The dense patch of giant woody grass was probably a quarter mile long and one half that in width, seven to eight feet in height, and, totally impenetrable, other than via the Park-Service-made path.
I was wary of the possible presence of what we have heard called "friends without shoulders" and as a result probably did not spend as much time looking up at the feathery tufts as I did peering down at the base of the plants. And trying to be aware of anything that sounded like scales sliding over stomped down stalks.
There were none, and Mars and I emerged from the shade into the unremitting sunlight and the remains of the ninety year old stone bathing tubs.

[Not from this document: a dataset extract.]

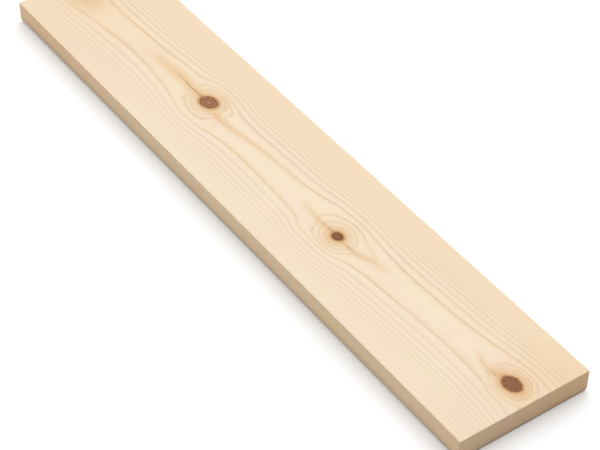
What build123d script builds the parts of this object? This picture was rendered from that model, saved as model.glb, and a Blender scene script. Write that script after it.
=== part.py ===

The air temperature was probably not that different than that of the steamy, mineral waters -- but still we had come this far; and no one else was around -- or likely to be. As we pondered our next move Mars heard a ground-level rustling noise moving rapidly through the dry vegetation -- away from us but toward the crumbled pool walls. And I spotted something long and black crawl out from one of the limestone lairs and rapidly disappear into another. It happened too quickly for us to see anything that would have answered the "poisonous or not" question so -- even though we had our trusty and totally untested snakebite kit with us -- we opted not to "take the waters" and simply take a few pictures instead.
I exited through the bamboo forest much more quickly, and significantly more cautiously than I entered. But still not so rapidly that that I failed to luxuriate in the incongruous joy of being engulfed by fertile, vibrant vegetation amid the dry, sun-baked Chihuahuan Desert -- and to burn that feeling irrevocably into my psyche.
A good book, like a good vacation, takes you to places that you have never been before. But some things, liking growing gardens in the dunes, are so unique that you need the real life experience in order to even remotely understand the written word.